[Data provided]:
□ □ □ □ □ □ □

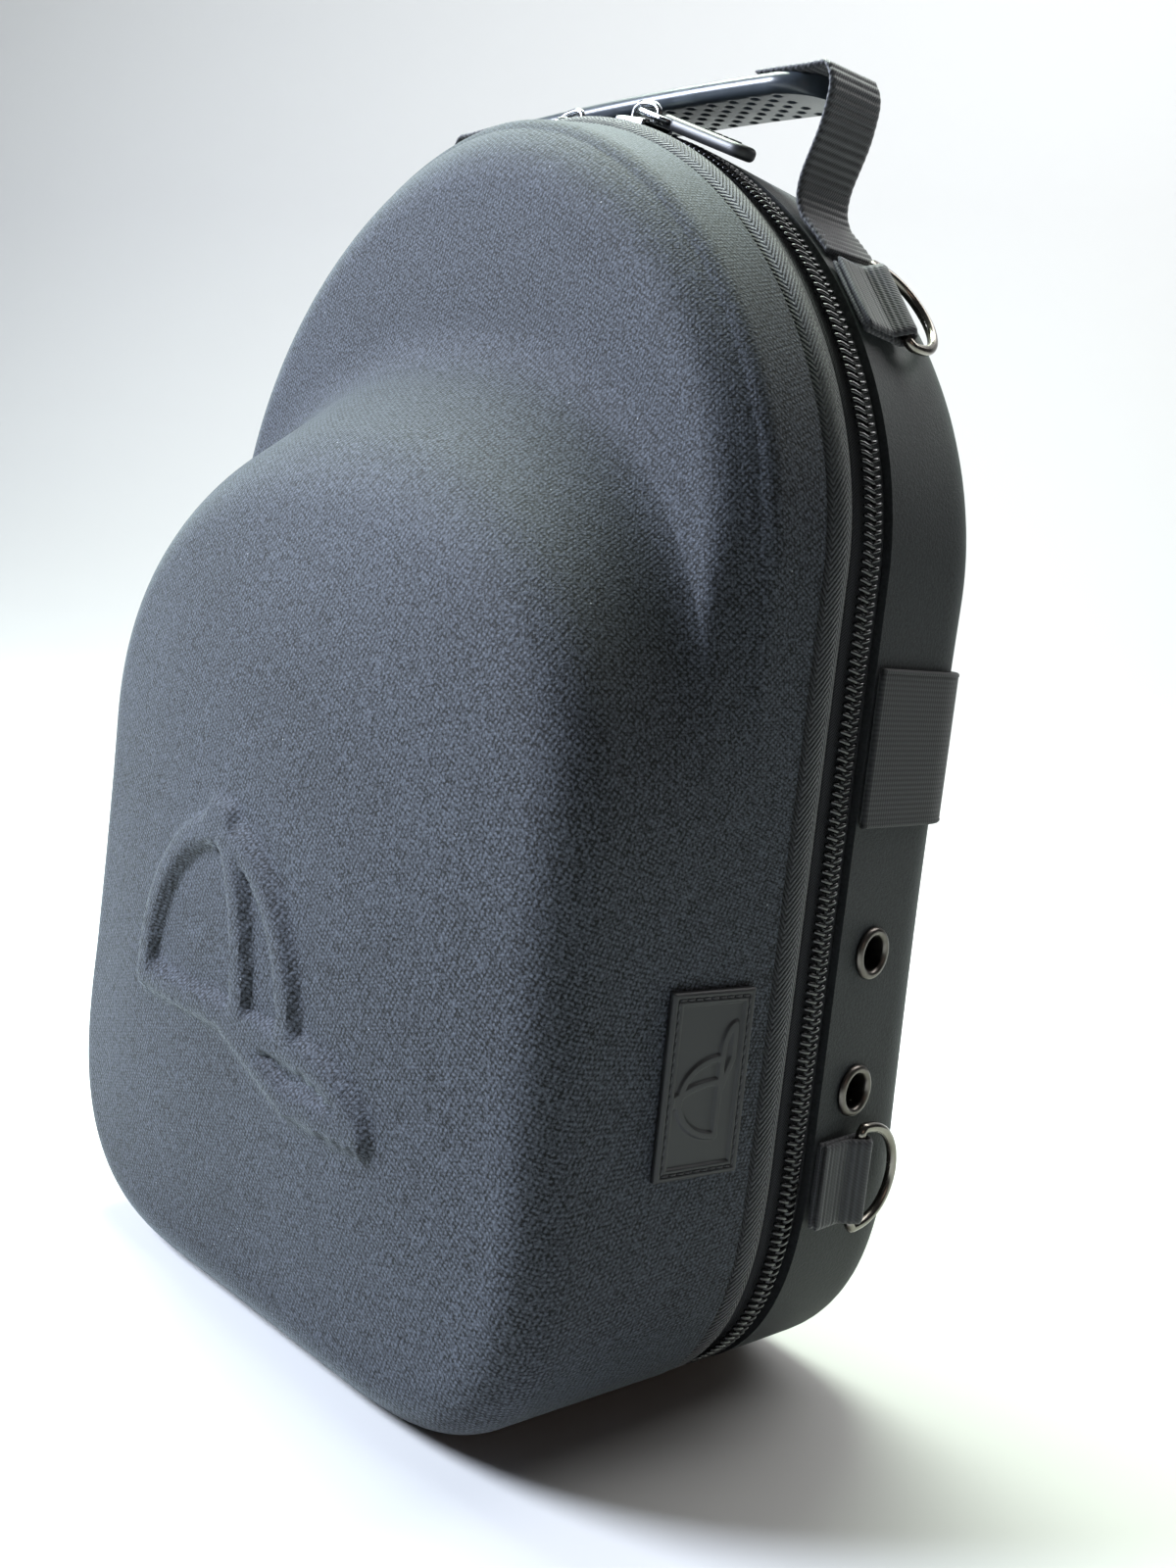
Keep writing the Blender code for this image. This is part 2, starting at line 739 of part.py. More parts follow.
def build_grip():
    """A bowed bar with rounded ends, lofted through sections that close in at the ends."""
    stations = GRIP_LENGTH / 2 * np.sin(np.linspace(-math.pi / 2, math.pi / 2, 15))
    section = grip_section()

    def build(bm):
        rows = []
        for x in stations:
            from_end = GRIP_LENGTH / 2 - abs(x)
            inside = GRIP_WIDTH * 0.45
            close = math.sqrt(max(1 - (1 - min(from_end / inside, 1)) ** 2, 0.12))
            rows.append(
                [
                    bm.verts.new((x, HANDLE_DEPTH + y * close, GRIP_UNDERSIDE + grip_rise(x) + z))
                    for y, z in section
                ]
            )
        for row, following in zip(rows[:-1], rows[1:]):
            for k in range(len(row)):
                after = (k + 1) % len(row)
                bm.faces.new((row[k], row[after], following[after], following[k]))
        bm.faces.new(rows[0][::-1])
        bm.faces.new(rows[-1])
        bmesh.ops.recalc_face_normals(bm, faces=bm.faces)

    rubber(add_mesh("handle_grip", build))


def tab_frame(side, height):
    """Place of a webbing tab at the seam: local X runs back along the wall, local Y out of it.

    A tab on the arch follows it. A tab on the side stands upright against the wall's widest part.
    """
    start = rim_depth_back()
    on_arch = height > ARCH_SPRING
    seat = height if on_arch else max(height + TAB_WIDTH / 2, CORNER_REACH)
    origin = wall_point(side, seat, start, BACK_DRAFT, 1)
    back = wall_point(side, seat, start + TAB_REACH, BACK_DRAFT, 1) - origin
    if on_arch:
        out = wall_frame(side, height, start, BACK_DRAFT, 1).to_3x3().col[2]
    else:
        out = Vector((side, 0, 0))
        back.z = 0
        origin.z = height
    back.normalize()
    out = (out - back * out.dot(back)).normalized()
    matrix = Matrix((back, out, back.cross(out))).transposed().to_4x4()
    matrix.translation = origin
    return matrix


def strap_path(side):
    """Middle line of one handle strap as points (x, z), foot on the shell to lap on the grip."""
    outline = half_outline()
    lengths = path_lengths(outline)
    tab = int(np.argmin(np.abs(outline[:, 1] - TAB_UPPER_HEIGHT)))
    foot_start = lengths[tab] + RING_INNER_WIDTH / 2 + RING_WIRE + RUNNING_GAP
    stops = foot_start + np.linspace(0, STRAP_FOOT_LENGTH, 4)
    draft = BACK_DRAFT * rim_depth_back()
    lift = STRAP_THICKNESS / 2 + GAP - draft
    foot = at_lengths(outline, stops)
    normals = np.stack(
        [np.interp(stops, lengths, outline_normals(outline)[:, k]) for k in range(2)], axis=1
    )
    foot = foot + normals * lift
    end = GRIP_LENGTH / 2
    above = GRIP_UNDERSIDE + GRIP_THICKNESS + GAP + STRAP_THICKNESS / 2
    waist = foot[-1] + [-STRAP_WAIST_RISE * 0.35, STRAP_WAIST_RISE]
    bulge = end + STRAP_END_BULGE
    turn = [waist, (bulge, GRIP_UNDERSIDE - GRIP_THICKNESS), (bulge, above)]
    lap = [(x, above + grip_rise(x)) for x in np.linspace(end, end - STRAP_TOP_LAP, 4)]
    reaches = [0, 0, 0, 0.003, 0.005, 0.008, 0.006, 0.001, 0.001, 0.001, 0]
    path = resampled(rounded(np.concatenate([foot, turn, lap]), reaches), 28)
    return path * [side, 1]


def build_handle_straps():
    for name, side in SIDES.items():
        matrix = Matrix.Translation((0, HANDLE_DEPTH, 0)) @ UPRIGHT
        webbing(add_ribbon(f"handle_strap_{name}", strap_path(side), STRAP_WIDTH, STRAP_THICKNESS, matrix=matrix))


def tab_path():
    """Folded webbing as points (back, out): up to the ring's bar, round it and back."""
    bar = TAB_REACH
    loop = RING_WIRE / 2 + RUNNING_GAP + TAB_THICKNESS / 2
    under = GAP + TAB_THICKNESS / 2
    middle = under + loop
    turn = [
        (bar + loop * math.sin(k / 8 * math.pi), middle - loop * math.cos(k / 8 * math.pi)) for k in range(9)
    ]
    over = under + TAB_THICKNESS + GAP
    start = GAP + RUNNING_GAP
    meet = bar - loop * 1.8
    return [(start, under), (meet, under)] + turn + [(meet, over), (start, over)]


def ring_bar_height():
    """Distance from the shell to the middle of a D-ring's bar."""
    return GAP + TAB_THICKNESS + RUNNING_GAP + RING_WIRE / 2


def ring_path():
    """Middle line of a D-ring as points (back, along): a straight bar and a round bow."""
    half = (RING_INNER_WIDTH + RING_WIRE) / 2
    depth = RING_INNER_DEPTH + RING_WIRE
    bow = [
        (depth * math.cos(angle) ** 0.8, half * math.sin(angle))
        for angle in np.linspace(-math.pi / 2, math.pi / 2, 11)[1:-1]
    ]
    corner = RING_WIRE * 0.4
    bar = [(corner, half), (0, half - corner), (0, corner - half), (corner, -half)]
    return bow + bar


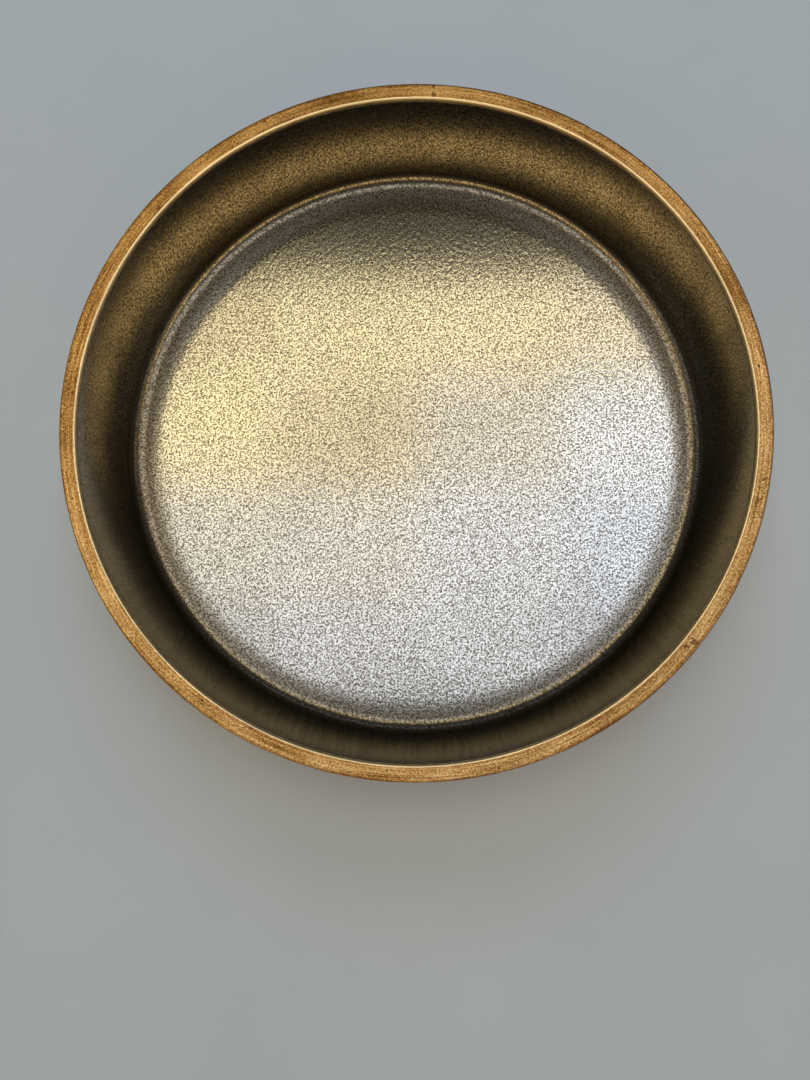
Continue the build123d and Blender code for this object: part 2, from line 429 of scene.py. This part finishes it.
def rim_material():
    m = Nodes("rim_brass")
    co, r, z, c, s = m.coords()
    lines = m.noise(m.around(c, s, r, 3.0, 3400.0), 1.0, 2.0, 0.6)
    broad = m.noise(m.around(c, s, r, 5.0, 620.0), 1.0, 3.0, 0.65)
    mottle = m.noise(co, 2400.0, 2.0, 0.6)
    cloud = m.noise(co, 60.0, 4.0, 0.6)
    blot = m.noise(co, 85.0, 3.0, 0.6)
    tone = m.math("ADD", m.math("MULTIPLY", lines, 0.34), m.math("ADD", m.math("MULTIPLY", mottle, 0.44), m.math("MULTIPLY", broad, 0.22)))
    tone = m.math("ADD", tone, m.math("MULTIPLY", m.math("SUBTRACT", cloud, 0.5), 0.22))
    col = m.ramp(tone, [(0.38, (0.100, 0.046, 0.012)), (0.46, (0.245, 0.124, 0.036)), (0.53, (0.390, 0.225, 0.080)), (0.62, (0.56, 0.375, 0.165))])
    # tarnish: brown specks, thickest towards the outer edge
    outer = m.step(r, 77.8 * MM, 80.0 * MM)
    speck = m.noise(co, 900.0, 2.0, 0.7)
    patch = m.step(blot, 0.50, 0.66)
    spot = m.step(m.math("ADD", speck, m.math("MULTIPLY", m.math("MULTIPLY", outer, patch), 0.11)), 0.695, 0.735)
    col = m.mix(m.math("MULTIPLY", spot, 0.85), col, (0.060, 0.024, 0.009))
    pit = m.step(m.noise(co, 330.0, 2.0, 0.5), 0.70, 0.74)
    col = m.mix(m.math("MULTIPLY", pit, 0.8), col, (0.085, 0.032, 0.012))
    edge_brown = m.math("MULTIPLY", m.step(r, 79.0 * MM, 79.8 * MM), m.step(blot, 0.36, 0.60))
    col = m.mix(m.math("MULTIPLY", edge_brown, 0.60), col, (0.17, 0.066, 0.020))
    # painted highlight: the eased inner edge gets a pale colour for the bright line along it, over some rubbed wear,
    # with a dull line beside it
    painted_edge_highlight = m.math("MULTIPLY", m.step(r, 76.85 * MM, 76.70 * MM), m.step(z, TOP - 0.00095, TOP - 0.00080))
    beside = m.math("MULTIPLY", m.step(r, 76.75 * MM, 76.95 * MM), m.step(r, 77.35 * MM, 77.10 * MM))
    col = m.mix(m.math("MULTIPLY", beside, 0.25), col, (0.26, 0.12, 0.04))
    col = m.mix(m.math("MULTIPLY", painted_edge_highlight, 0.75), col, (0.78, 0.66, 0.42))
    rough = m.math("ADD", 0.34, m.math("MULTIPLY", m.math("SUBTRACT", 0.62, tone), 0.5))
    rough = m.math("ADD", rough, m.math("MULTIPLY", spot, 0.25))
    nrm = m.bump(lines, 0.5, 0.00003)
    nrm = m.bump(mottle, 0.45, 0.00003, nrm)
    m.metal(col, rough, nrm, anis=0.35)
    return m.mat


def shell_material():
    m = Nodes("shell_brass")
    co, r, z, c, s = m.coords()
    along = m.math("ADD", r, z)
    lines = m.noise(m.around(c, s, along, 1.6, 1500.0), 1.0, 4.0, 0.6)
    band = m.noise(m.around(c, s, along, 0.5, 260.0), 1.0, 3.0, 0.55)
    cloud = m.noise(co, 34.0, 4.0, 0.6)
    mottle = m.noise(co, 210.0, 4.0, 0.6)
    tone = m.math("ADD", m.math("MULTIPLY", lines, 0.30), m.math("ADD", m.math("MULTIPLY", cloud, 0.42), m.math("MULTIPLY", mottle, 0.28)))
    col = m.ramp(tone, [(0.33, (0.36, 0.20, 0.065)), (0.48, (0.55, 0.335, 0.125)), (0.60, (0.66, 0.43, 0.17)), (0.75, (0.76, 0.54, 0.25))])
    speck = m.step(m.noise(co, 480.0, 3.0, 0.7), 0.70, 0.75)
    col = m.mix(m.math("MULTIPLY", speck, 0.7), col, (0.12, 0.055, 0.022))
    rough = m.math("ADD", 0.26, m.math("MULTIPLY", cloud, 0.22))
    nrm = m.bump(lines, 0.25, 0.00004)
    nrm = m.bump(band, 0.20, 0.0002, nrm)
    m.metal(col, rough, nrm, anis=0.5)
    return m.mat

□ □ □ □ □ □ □

[Aim of the task]:
What are the exact lines from the beginning of the material through the line containing "section = grip_section()"? Write out those lines alone.

[Exercise solution]:
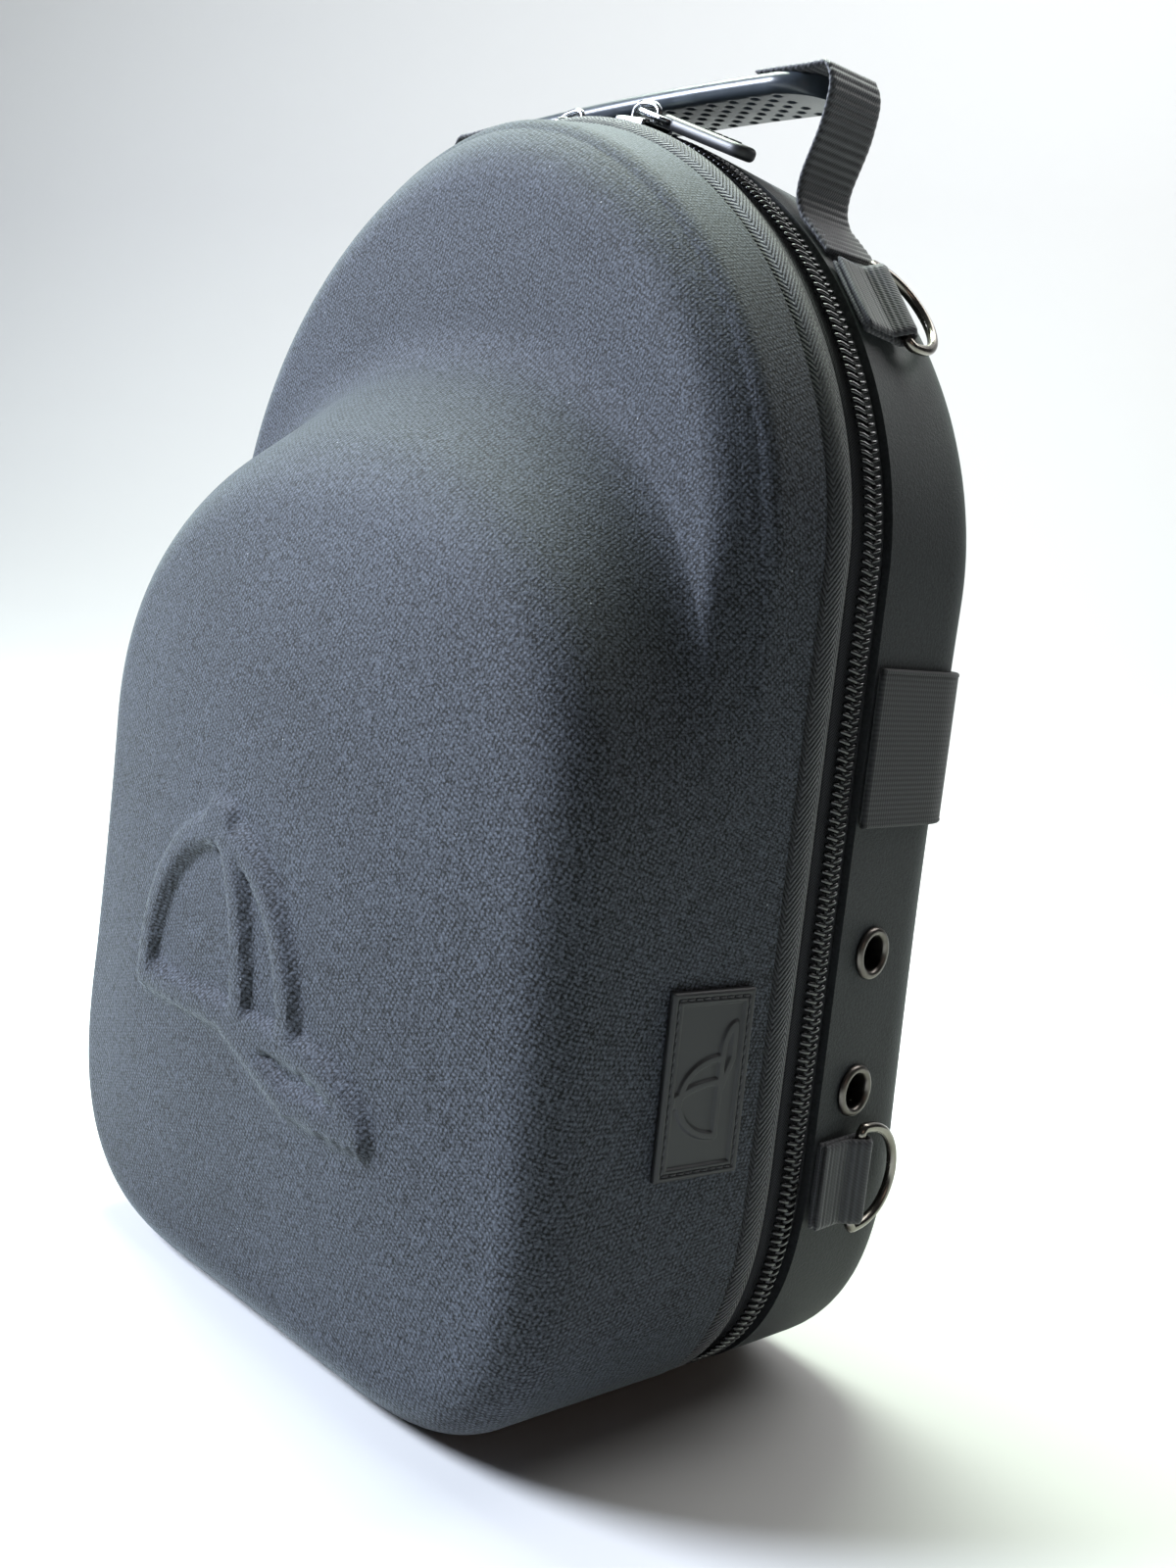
Keep writing the Blender code for this image. This is part 2, starting at line 739 of part.py. More parts follow.
def build_grip():
    """A bowed bar with rounded ends, lofted through sections that close in at the ends."""
    stations = GRIP_LENGTH / 2 * np.sin(np.linspace(-math.pi / 2, math.pi / 2, 15))
    section = grip_section()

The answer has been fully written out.